TASK INSTRUCTIONS
Wherever "rigid" appears in a line, list that line.

Data listing
=-=-=-=-=

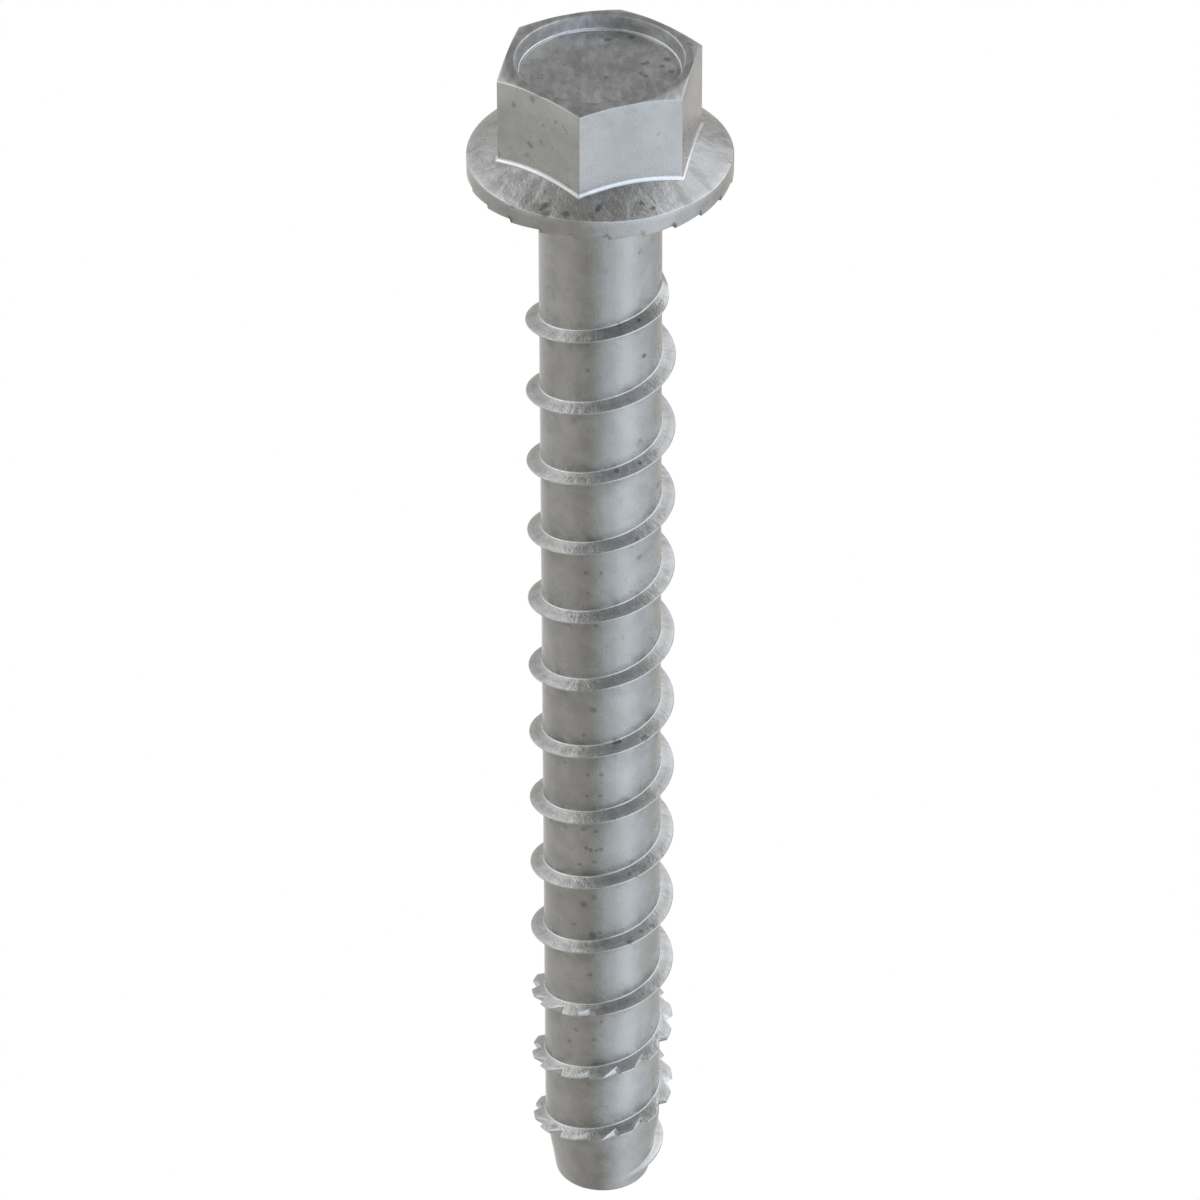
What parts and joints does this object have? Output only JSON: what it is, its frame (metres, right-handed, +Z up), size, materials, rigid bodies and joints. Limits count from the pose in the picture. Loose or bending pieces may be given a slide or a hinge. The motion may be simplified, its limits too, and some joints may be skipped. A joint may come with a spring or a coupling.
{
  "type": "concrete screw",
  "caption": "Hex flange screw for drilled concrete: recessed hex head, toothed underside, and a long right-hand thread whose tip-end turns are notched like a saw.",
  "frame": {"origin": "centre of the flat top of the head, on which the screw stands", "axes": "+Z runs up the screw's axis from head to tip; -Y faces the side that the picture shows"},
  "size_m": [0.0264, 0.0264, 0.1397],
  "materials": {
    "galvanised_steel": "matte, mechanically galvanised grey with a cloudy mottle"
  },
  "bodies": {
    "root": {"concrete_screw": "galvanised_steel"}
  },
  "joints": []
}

=-=-=-=-=

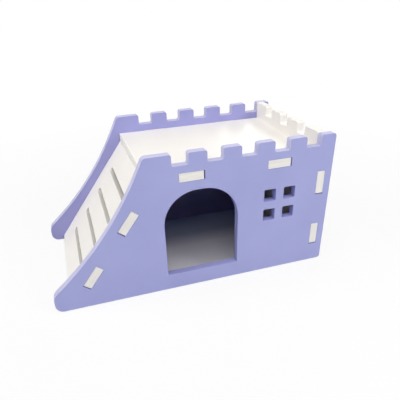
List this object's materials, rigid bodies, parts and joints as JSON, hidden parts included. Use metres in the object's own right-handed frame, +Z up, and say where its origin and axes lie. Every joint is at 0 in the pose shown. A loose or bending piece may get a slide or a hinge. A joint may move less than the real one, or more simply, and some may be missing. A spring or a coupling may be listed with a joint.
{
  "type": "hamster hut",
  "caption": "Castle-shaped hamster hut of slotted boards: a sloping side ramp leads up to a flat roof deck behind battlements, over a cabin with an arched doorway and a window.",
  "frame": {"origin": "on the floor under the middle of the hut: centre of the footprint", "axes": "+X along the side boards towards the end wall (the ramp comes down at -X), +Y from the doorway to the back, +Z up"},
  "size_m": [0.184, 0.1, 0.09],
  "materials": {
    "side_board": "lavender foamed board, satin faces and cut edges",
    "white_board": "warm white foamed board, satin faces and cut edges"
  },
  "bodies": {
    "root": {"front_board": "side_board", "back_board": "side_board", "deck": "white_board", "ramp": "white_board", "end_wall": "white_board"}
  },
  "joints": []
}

=-=-=-=-=

TASK ANSWER
What parts and joints does this object have? Output only JSON: what it is, its frame (metres, right-handed, +Z up), size, materials, rigid bodies and joints. Limits count from the pose in the picture. Loose or bending pieces may be given a slide or a hinge. The motion may be simplified, its limits too, and some joints may be skipped. A joint may come with a spring or a coupling.
List this object's materials, rigid bodies, parts and joints as JSON, hidden parts included. Use metres in the object's own right-handed frame, +Z up, and say where its origin and axes lie. Every joint is at 0 in the pose shown. A loose or bending piece may get a slide or a hinge. A joint may move less than the real one, or more simply, and some may be missing. A spring or a coupling may be listed with a joint.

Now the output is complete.